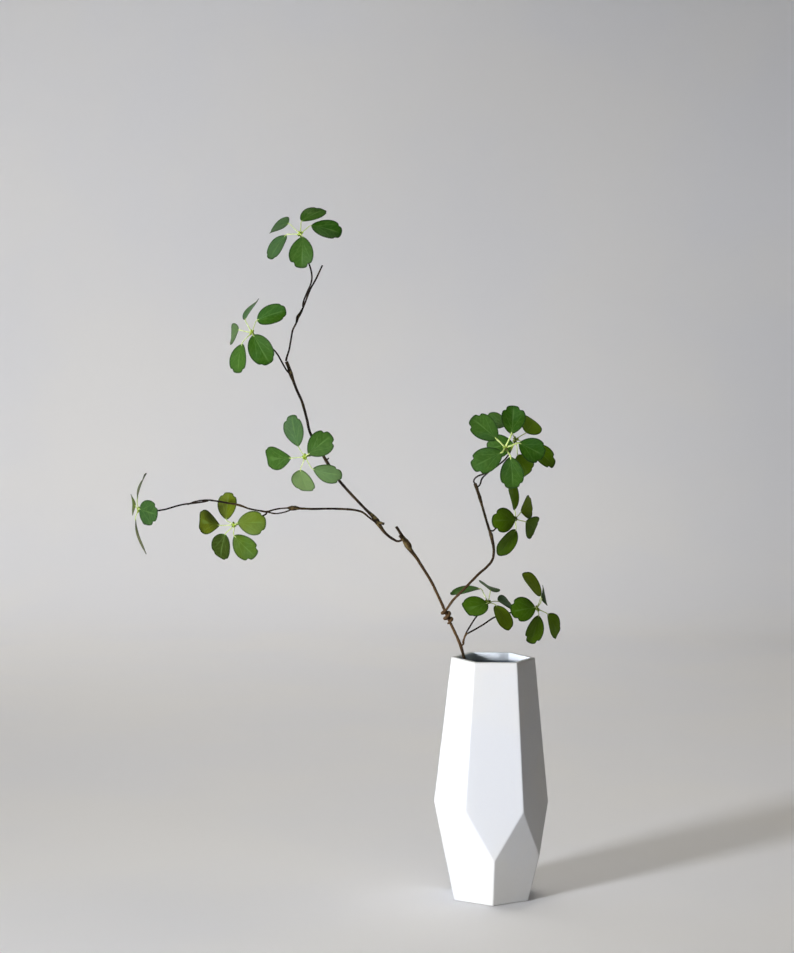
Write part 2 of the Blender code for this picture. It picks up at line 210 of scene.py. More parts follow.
def mattCeramic():
    body = Finish("Matt white ceramic", IOR=1.45, Specular_IOR_Level=0.35)
    cloud = body.noise(9, 4)
    speckle = body.noise(420, 2)
    warm = body.mix(body.between(cloud, 0.35, 0.7), shade(*vase["outside"]), shade(*vase["outsideWarm"]))
    colour = body.mix(body.between(speckle, 0.6, 0.75, 0, 0.12), warm, shade(*vase["speckle"]))
    grain = body.noise(900, 3) * 0.5 + body.noise(60, 3)
    return body.wear(
        Base_Color=colour,
        Roughness=body.between(cloud, 0.3, 0.7, 0.5, 0.62),
        Normal=body.relief(grain, 0.06),
    )


def innerGlaze():
    glaze = Finish("Clear bluish glaze", IOR=1.5, Specular_IOR_Level=0.5)
    cloud = glaze.noise(14, 3)
    height = glaze.add("SeparateXYZ", None, {0: glaze.place()}, 2)
    pale = glaze.mix(glaze.between(cloud, 0.35, 0.7), shade(*vase["inside"]), shade(*vase["insideCloud"]))
    # painted shade: below these heights the glaze turns to the dark deep colour, standing in for the
    # shadow inside the mouth
    lit = glaze.between(height, vase["paintedShadeBelow"] * mm, vase["paintedShadeTop"] * mm)
    colour = glaze.mix(lit, shade(*vase["deep"]), pale)
    return glaze.wear(
        Base_Color=colour,
        Roughness=glaze.between(cloud, 0.3, 0.7, 0.22, 0.36),
        Normal=glaze.relief(glaze.noise(40, 2), 0.15),
    )


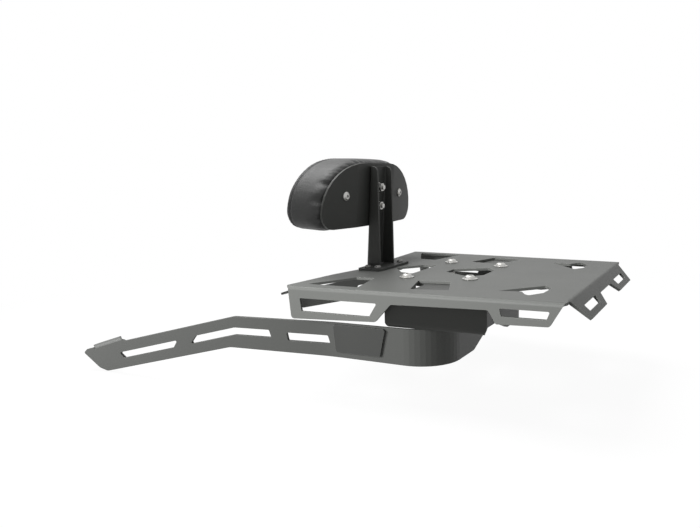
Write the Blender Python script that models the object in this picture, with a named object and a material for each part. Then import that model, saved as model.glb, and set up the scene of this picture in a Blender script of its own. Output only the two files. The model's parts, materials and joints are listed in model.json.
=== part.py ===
# Rear luggage rack for a scooter, with a small padded passenger backrest.
# Frame: X to the right of the vehicle, Y forward, Z up, in metres. The origin is on the top face of
# the rack plate, midway between the two front plate bolts.
# Folded sheet parts start as a flat blank with its cut-outs and are then bent along their fold lines.

import math

import bmesh
import bpy
from mathutils import Matrix, Vector

# Gap left between pieces that touch
SEAT = 0.0003

# Rack plate, folded from one sheet
PLATE_SHEET = 0.003
PLATE_BEND = 0.004
PLATE_FRONT_HALF = 0.168
PLATE_REAR_HALF = 0.1425
PLATE_FRONT_Y = 0.106
PLATE_REAR_Y = -0.202
PLATE_CORNER_Y = -0.2045
LIP_RELIEF = 0.0013
PLATE_NOSE_Y = 0.090
NOSE_HALF = 0.030
SHOULDER_HALF = 0.080
SHOULDER_Y = 0.099

# Side flanges of the plate: a deep front tab, a shallow bridge and a rear tab
FLANGE_FRONT_Y = 0.1015
FLANGE_FRONT_SLANT = 0.0035
FRONT_TAB_DEPTH = 0.038
FRONT_TAB_RISE = 0.0042
FRONT_TAB_REAR_Y = -0.0095
BRIDGE_DEPTH = 0.0134
BRIDGE_RISE = 0.0018
BRIDGE_FRONT_Y = -0.028
BRIDGE_REAR_Y = -0.132
REAR_TAB_DEPTH = 0.0252
REAR_TAB_RISE = 0.0013
REAR_TAB_FRONT_Y = -0.1393
REAR_TAB_END_Y = -0.1898
TAB_CORNER = 0.004
FRONT_WINDOW_TOP = 0.0133
FRONT_WINDOW_BOTTOM = 0.0285
FRONT_WINDOW_FRONT_Y = 0.0855
FRONT_WINDOW_REAR_Y = -0.0117
FRONT_WINDOW_FRONT_SLANT = 0.0019
FRONT_WINDOW_REAR_SLANT = 0.0094
REAR_WINDOW_TOP = 0.0092
REAR_WINDOW_BOTTOM = 0.0171
REAR_WINDOW_FRONT_Y = -0.1426
REAR_WINDOW_REAR_Y = -0.1899
REAR_WINDOW_FRONT_SLANT = 0.0019
REAR_WINDOW_REAR_SLANT = 0.003
WINDOW_CORNER = 0.0012

# Rear flange of the plate: two strap hooks on a lip bent down at 45 degrees
HOOK_ANGLE = math.radians(45)
HOOK_ROOT_STEP = 0.009
HOOK_ROOT_HALF = PLATE_REAR_HALF - HOOK_ROOT_STEP
HOOK_TIP_OUTER = 0.117
HOOK_TIP_INNER = 0.043
HOOK_NOTCH_HALF = 0.030
HOOK_NOTCH_REACH = 0.015
HOOK_REACH = 0.028
HOOK_SLOT_INNER = 0.0535
HOOK_SLOT_OUTER = 0.1065
HOOK_SLOT_NEAR = 0.0136
HOOK_SLOT_FAR = 0.0213
HOOK_CORNER = 0.0025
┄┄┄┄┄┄
Restate the whole listing exactly, leaving out nothing.

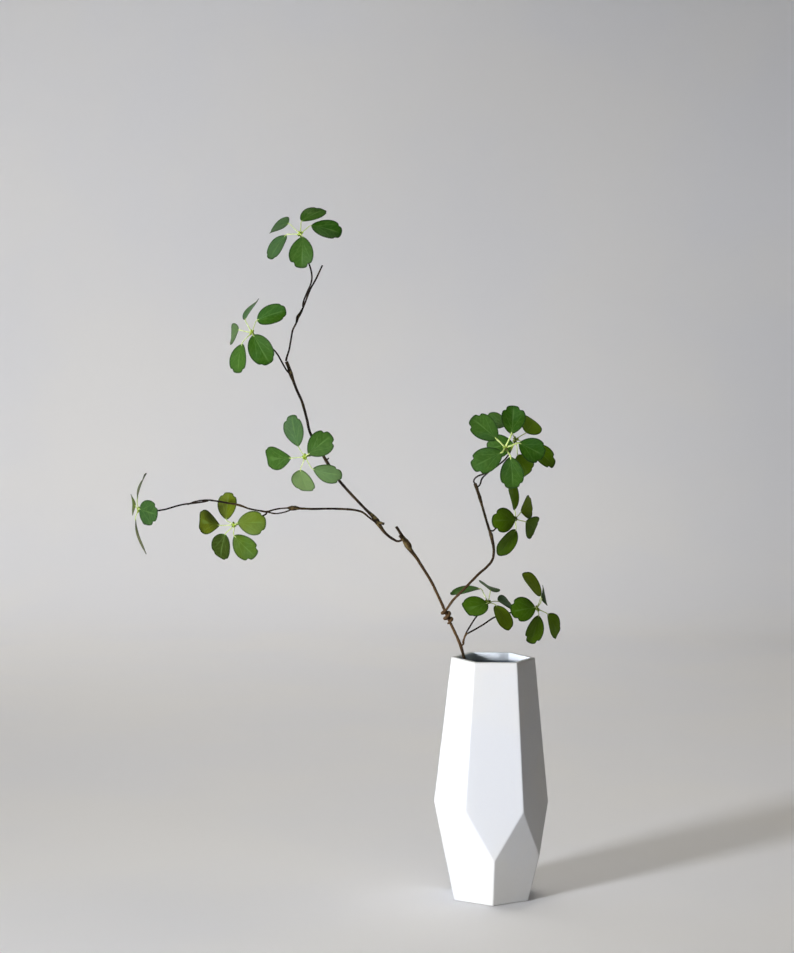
Write part 2 of the Blender code for this picture. It picks up at line 210 of scene.py. More parts follow.
def mattCeramic():
    body = Finish("Matt white ceramic", IOR=1.45, Specular_IOR_Level=0.35)
    cloud = body.noise(9, 4)
    speckle = body.noise(420, 2)
    warm = body.mix(body.between(cloud, 0.35, 0.7), shade(*vase["outside"]), shade(*vase["outsideWarm"]))
    colour = body.mix(body.between(speckle, 0.6, 0.75, 0, 0.12), warm, shade(*vase["speckle"]))
    grain = body.noise(900, 3) * 0.5 + body.noise(60, 3)
    return body.wear(
        Base_Color=colour,
        Roughness=body.between(cloud, 0.3, 0.7, 0.5, 0.62),
        Normal=body.relief(grain, 0.06),
    )


def innerGlaze():
    glaze = Finish("Clear bluish glaze", IOR=1.5, Specular_IOR_Level=0.5)
    cloud = glaze.noise(14, 3)
    height = glaze.add("SeparateXYZ", None, {0: glaze.place()}, 2)
    pale = glaze.mix(glaze.between(cloud, 0.35, 0.7), shade(*vase["inside"]), shade(*vase["insideCloud"]))
    # painted shade: below these heights the glaze turns to the dark deep colour, standing in for the
    # shadow inside the mouth
    lit = glaze.between(height, vase["paintedShadeBelow"] * mm, vase["paintedShadeTop"] * mm)
    colour = glaze.mix(lit, shade(*vase["deep"]), pale)
    return glaze.wear(
        Base_Color=colour,
        Roughness=glaze.between(cloud, 0.3, 0.7, 0.22, 0.36),
        Normal=glaze.relief(glaze.noise(40, 2), 0.15),
    )


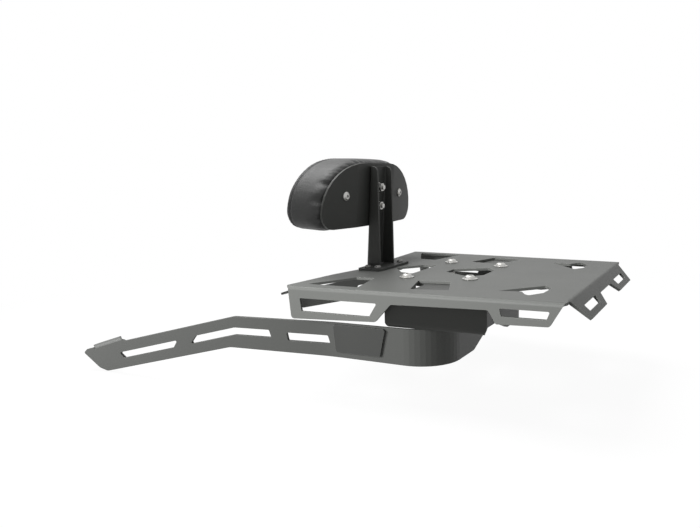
Write the Blender Python script that models the object in this picture, with a named object and a material for each part. Then import that model, saved as model.glb, and set up the scene of this picture in a Blender script of its own. Output only the two files. The model's parts, materials and joints are listed in model.json.
=== part.py ===
# Rear luggage rack for a scooter, with a small padded passenger backrest.
# Frame: X to the right of the vehicle, Y forward, Z up, in metres. The origin is on the top face of
# the rack plate, midway between the two front plate bolts.
# Folded sheet parts start as a flat blank with its cut-outs and are then bent along their fold lines.

import math

import bmesh
import bpy
from mathutils import Matrix, Vector

# Gap left between pieces that touch
SEAT = 0.0003

# Rack plate, folded from one sheet
PLATE_SHEET = 0.003
PLATE_BEND = 0.004
PLATE_FRONT_HALF = 0.168
PLATE_REAR_HALF = 0.1425
PLATE_FRONT_Y = 0.106
PLATE_REAR_Y = -0.202
PLATE_CORNER_Y = -0.2045
LIP_RELIEF = 0.0013
PLATE_NOSE_Y = 0.090
NOSE_HALF = 0.030
SHOULDER_HALF = 0.080
SHOULDER_Y = 0.099

# Side flanges of the plate: a deep front tab, a shallow bridge and a rear tab
FLANGE_FRONT_Y = 0.1015
FLANGE_FRONT_SLANT = 0.0035
FRONT_TAB_DEPTH = 0.038
FRONT_TAB_RISE = 0.0042
FRONT_TAB_REAR_Y = -0.0095
BRIDGE_DEPTH = 0.0134
BRIDGE_RISE = 0.0018
BRIDGE_FRONT_Y = -0.028
BRIDGE_REAR_Y = -0.132
REAR_TAB_DEPTH = 0.0252
REAR_TAB_RISE = 0.0013
REAR_TAB_FRONT_Y = -0.1393
REAR_TAB_END_Y = -0.1898
TAB_CORNER = 0.004
FRONT_WINDOW_TOP = 0.0133
FRONT_WINDOW_BOTTOM = 0.0285
FRONT_WINDOW_FRONT_Y = 0.0855
FRONT_WINDOW_REAR_Y = -0.0117
FRONT_WINDOW_FRONT_SLANT = 0.0019
FRONT_WINDOW_REAR_SLANT = 0.0094
REAR_WINDOW_TOP = 0.0092
REAR_WINDOW_BOTTOM = 0.0171
REAR_WINDOW_FRONT_Y = -0.1426
REAR_WINDOW_REAR_Y = -0.1899
REAR_WINDOW_FRONT_SLANT = 0.0019
REAR_WINDOW_REAR_SLANT = 0.003
WINDOW_CORNER = 0.0012

# Rear flange of the plate: two strap hooks on a lip bent down at 45 degrees
HOOK_ANGLE = math.radians(45)
HOOK_ROOT_STEP = 0.009
HOOK_ROOT_HALF = PLATE_REAR_HALF - HOOK_ROOT_STEP
HOOK_TIP_OUTER = 0.117
HOOK_TIP_INNER = 0.043
HOOK_NOTCH_HALF = 0.030
HOOK_NOTCH_REACH = 0.015
HOOK_REACH = 0.028
HOOK_SLOT_INNER = 0.0535
HOOK_SLOT_OUTER = 0.1065
HOOK_SLOT_NEAR = 0.0136
HOOK_SLOT_FAR = 0.0213
HOOK_CORNER = 0.0025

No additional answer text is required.